Copy the listing below line for line, starting at its first line and ending with the line that has "return lean(swept(edges, ring_wire_r))" in it. Add nothing.

DATA —
/---
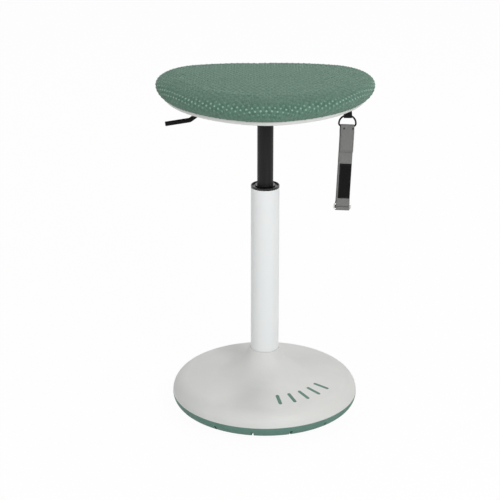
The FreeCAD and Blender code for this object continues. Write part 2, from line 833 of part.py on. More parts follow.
def d_ring():
    half = ring_arch_r - ring_corner_r
    inner = ring_corner_r * math.sqrt(0.5)
    edges = [Part.LineSegment(strap_point(0, bar_z), strap_point(half, bar_z)).toShape(),
             Part.Arc(strap_point(half, bar_z), strap_point(half + inner, arch_z - inner),
                      strap_point(ring_arch_r, arch_z)).toShape(),
             Part.Arc(strap_point(ring_arch_r, arch_z), strap_point(0, arch_z + ring_arch_r),
                      strap_point(-ring_arch_r, arch_z)).toShape(),
             Part.Arc(strap_point(-ring_arch_r, arch_z), strap_point(-half - inner, arch_z - inner),
                      strap_point(-half, bar_z)).toShape(),
             Part.LineSegment(strap_point(-half, bar_z), strap_point(0, bar_z)).toShape()]
    return lean(swept(edges, ring_wire_r))


def slide_ring():
    corner = slide_corner_r
    x1 = slide_half_width
    x0 = x1 - corner
    cut = corner * (1 - math.sqrt(0.5))
    low = slide_low_z
    high = slide_high_z
    stops = [(0, low), (x0, low), (x1 - cut, low + cut), (x1, low + corner), (x1, high - corner),
             (x1 - cut, high - cut), (x0, high), (-x0, high), (cut - x1, high - cut), (-x1, high - corner),
             (-x1, low + corner), (cut - x1, low + cut), (-x0, low), (0, low)]
    points = [strap_point(x, z) for x, z in stops]
    edges = []
    for i in (0, 3, 6, 9):
        edges.append(Part.LineSegment(points[i], points[i + 1]).toShape())
        edges.append(Part.Arc(points[i + 1], points[i + 2], points[i + 3]).toShape())
    edges.append(Part.LineSegment(points[-2], points[-1]).toShape())
    return lean(swept(edges, slide_wire_r))


def ring_tab():
    x0 = strap_x - tab_width / 2
    x1 = strap_x + tab_width / 2
    along = Vector(1, 0, 0)
    loop = Part.makeCylinder(swing_r + tab_t, tab_width, Vector(x0, strap_y, ring_pivot_z), along)
    neck = box(x0, x1, strap_y - tab_neck_t / 2, strap_y + tab_neck_t / 2, ring_pivot_z, pan_bottom_z)
    flat = box(x0, x1, strap_y, strap_y + tab_flat_length, pan_bottom_z - 2 * tab_t, pan_bottom_z)
    eye = Part.makeCylinder(swing_r, tab_width + 2, Vector(x0 - 1, strap_y, ring_pivot_z), along)
    above = box(x0 - 1, x1 + 1, strap_y - tab_flat_length, strap_y + tab_flat_length + 1, pan_bottom_z, board_z)
    tab = loop.fuse([neck, flat]).cut([eye, above]).removeSplitter()
    return tab.cut(rod(tab_hole_r, pan_bottom_z - 2 * tab_t - 1, board_z, strap_x, strap_y + tab_screw_inset))


def tab_screw():
    y = strap_y + tab_screw_inset
    head_z = pan_bottom_z - 2 * tab_t
    shank = rod(tab_screw_r, head_z, pan_bottom_z + pan_t - RUNNING_FIT * 4, strap_x, y)
    return rod(tab_head_r, head_z - tab_head_h, head_z, strap_x, y).fuse(shank).removeSplitter()


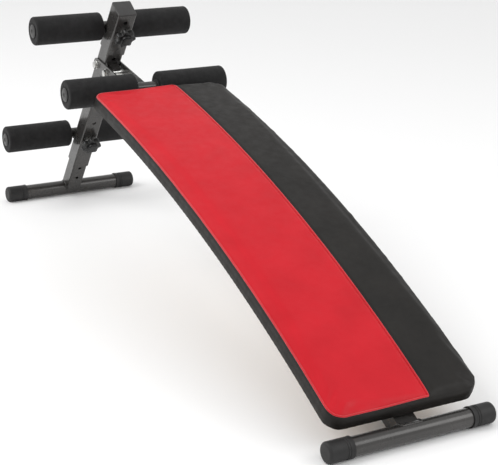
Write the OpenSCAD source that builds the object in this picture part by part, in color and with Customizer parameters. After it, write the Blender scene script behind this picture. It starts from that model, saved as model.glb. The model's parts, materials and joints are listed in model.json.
\---
OUTPUT FOR THIS EXERCISE —
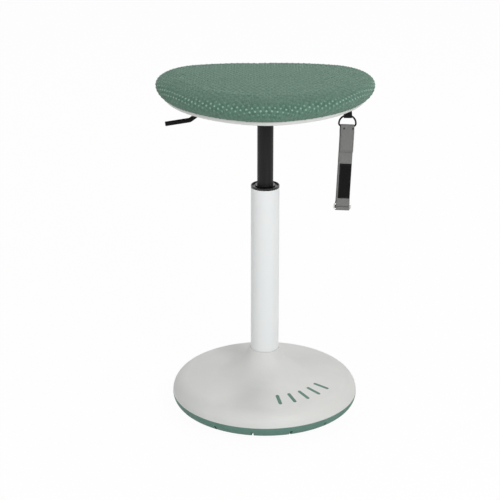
The FreeCAD and Blender code for this object continues. Write part 2, from line 833 of part.py on. More parts follow.
def d_ring():
    half = ring_arch_r - ring_corner_r
    inner = ring_corner_r * math.sqrt(0.5)
    edges = [Part.LineSegment(strap_point(0, bar_z), strap_point(half, bar_z)).toShape(),
             Part.Arc(strap_point(half, bar_z), strap_point(half + inner, arch_z - inner),
                      strap_point(ring_arch_r, arch_z)).toShape(),
             Part.Arc(strap_point(ring_arch_r, arch_z), strap_point(0, arch_z + ring_arch_r),
                      strap_point(-ring_arch_r, arch_z)).toShape(),
             Part.Arc(strap_point(-ring_arch_r, arch_z), strap_point(-half - inner, arch_z - inner),
                      strap_point(-half, bar_z)).toShape(),
             Part.LineSegment(strap_point(-half, bar_z), strap_point(0, bar_z)).toShape()]
    return lean(swept(edges, ring_wire_r))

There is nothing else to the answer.